Introduction: Compliance Is Not the Same as Oversight

There is a persistent misconception in the U.S. importing community that having a customs broker handle entry filings is equivalent to having a compliance program. It is not. Most U.S. importers are not willfully non-compliant. They are, however, operating without meaningful oversight of the customs processes executed on their behalf.

The distinction matters enormously, particularly in the current trade environment. IEEPA-related duties have created time-sensitive recovery opportunities that require active monitoring and strategic action. Without independent oversight, these opportunities are routinely missed, and importers bear the consequences of decisions they never reviewed and deadlines they never tracked.

The Broker Dependency Problem

The standard operating model for most U.S. importers involves delegating entry filing and customs compliance to a licensed customs broker. This is entirely appropriate. Brokers provide essential operational capabilities, and the complexity of modern trade compliance makes professional assistance necessary for most importers.

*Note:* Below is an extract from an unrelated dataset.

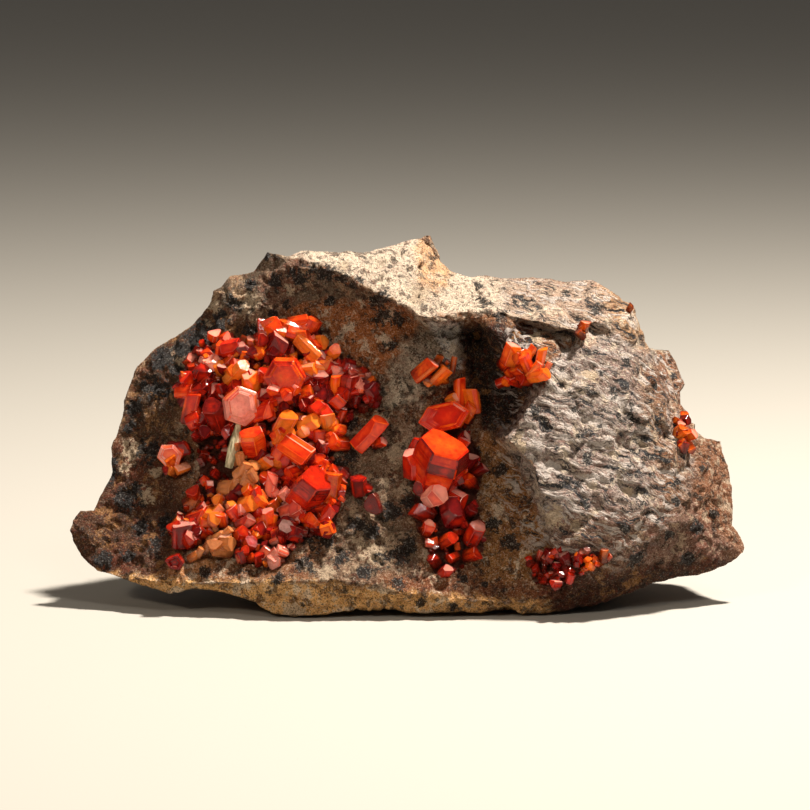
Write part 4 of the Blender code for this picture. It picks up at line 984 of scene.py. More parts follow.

The problem is not with the use of brokers. It is with the assumption that broker engagement equals comprehensive compliance management. In reality, brokers are primarily transactional service providers. They file entries based on the information provided to them, apply tariff classifications as they understand them, and process duties as assessed. What they typically do not do is independently validate the accuracy of every filing, monitor post-entry timelines for protest or refund opportunities, or develop and execute strategic compliance plans on the importer’s behalf.

This creates a governance gap. The importer retains full legal responsibility for every entry filed in their name, but in practice, no one is actively managing the quality, accuracy, and strategic implications of those filings.

Why the Gap Matters Now More Than Ever

In a stable trade environment, the oversight gap creates manageable risk. Tariff rates are predictable, classification decisions are routine, and the consequences of minor errors are typically limited to modest penalties or duty adjustments.

The current environment is anything but stable. IEEPA tariffs have introduced significant new duty obligations that are simultaneously being challenged in court. This creates a unique situation where importers may be paying duties that could be partially or fully recoverable, but only if the right administrative steps are taken within specific timeframes.

Protest deadlines are not flexible. The window for filing a protest against a customs decision is 180 days from the date of liquidation. Once that window closes, the opportunity is gone regardless of how favorable subsequent court rulings may be. Without active monitoring of liquidation dates and strategic assessment of protest opportunities, importers are leaving potential recovery on the table.

What Independent Oversight Looks Like

Independent customs governance is the layer that sits between the importer’s business operations and the broker’s transactional execution. It provides the strategic oversight, quality assurance, and proactive management that neither the importer’s internal team nor the broker is typically positioned to deliver.

In practice, this means independent review of entries and filings to catch errors before they become costly problems. It means systematic identification of refund and recovery opportunities, particularly those arising from the IEEPA tariff litigation. It means preparation and filing of protests within required deadlines, based on a clear understanding of both the legal landscape and the importer’s specific exposure. And it means ongoing governance over customs activity that ensures compliance is actively managed rather than passively assumed.

The Accountability Question

U.S. customs law is unambiguous on one point: the importer of record is responsible for the accuracy of every entry filed in their name. This responsibility cannot be delegated. When a broker makes an error in classification, valuation, or country of origin, it is the importer who faces the penalty, the duty assessment, or the lost recovery opportunity.

This legal reality makes independent oversight not just a best practice but a fundamental business necessity. Without it, importers are accepting accountability for processes they do not monitor, decisions they do not review, and outcomes they cannot influence.

Moving Beyond Assumed Compliance

The shift from assumed compliance to active governance does not require replacing existing broker relationships. It requires supplementing them with a layer of independent oversight that ensures every filing is accurate, every opportunity is identified, and every deadline is met.

In the current trade environment, with IEEPA duties creating both significant cost exposure and meaningful recovery potential, the cost of operating without this oversight is measurable and growing. Importers who continue to rely solely on broker execution without independent review are not just accepting risk. They are systematically missing opportunities that their competitors may be capturing.

Conclusion: Governance as Competitive Advantage

The importers who will navigate the current trade environment most successfully are not those with the best brokers. They are those who combine capable brokerage with independent oversight that actively manages compliance, identifies opportunities, and ensures nothing falls through the cracks. In a landscape defined by complexity, volatility, and time-sensitive recovery opportunities, customs governance is not overhead. It is competitive advantage.